Ce sera toujours un souci. Il y aura toujours 10 barrières à passer donc chacune est importante. On attaque des choses nouvelles cette année. Je ne peux pas dire quoi car les adversaires auront ce petit avantage. Les deux prochains mois, je vais vraiment bosser uniquement sur la technique. Je ne ferai pas les mêmes erreurs cette année. 

"L’athlétisme c’est comme un jeu d’échecs, il faut avoir cinq coups d’avance." 

Pour résumer, diriez-vous que vous avez moins de pression en 2023 à cause d’une année 2022 moins extraordinaire que les saisons précédentes ? 

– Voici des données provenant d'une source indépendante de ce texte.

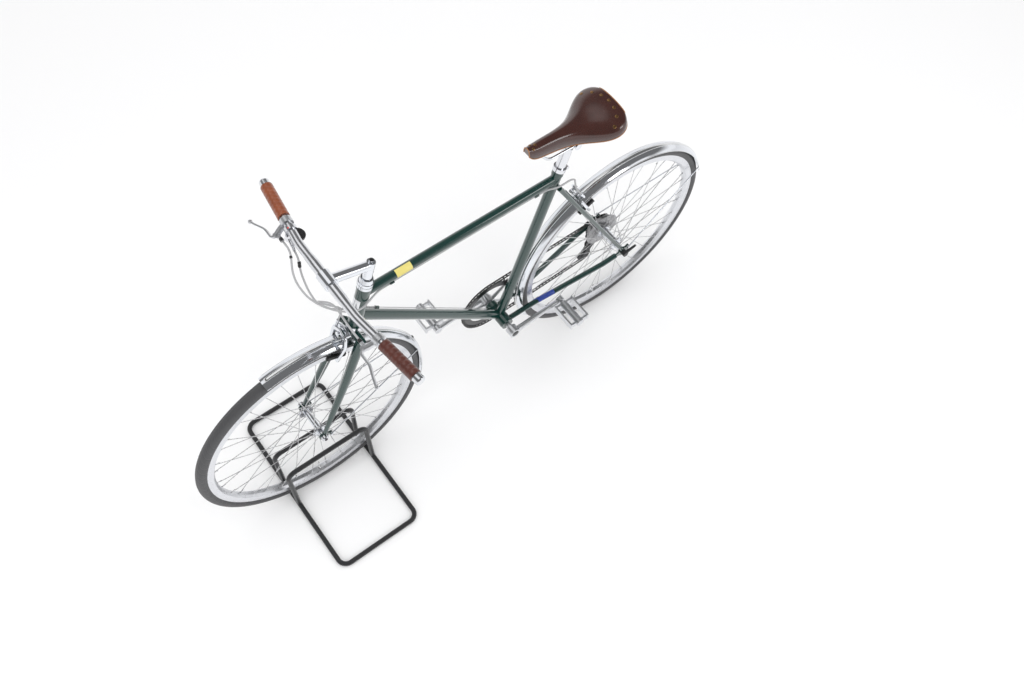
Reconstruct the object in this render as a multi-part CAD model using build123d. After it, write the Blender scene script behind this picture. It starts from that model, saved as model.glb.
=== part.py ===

J’ai moins de pression car mes records datent de deux ans maintenant. Ça m’arrange du coup, ça met les spotlights sur les autres Français et moi je peux être celui qui est dans l’ombre pour surgir. Il y a toujours de l’attente autour de moi pour les Jeux, normal. Moi aussi j’attends beaucoup de moi pour les JO. Quoi qu’il arrive, je pense que je gère bien la pression pour l’instant. Tant qu’elle est positive, ça m’aide à courir plus vite et d’avoir la motivation. 

Comment vous vivez l’attente des Jeux olympiques, justement ? 

Ça commence à être de plus en sérieux franchement…. Chaque jour, le focus est là-dessus. Le train de vie que j’avais change encore un peu plus. Je n’ai pas trop de marge d’erreur. C’est un truc qui va être énorme mais dans la tête des athlètes, personne n’est qualifié. Dans la tête, il faut être costaud mentalement. Toute la saison est construite jusqu’aux Jeux, même après on a déjà décidé ce qu’on allait faire. L’athlétisme, c’est comme un jeu d’échecs. Il faut avoir cinq coups d’avance sur les autres.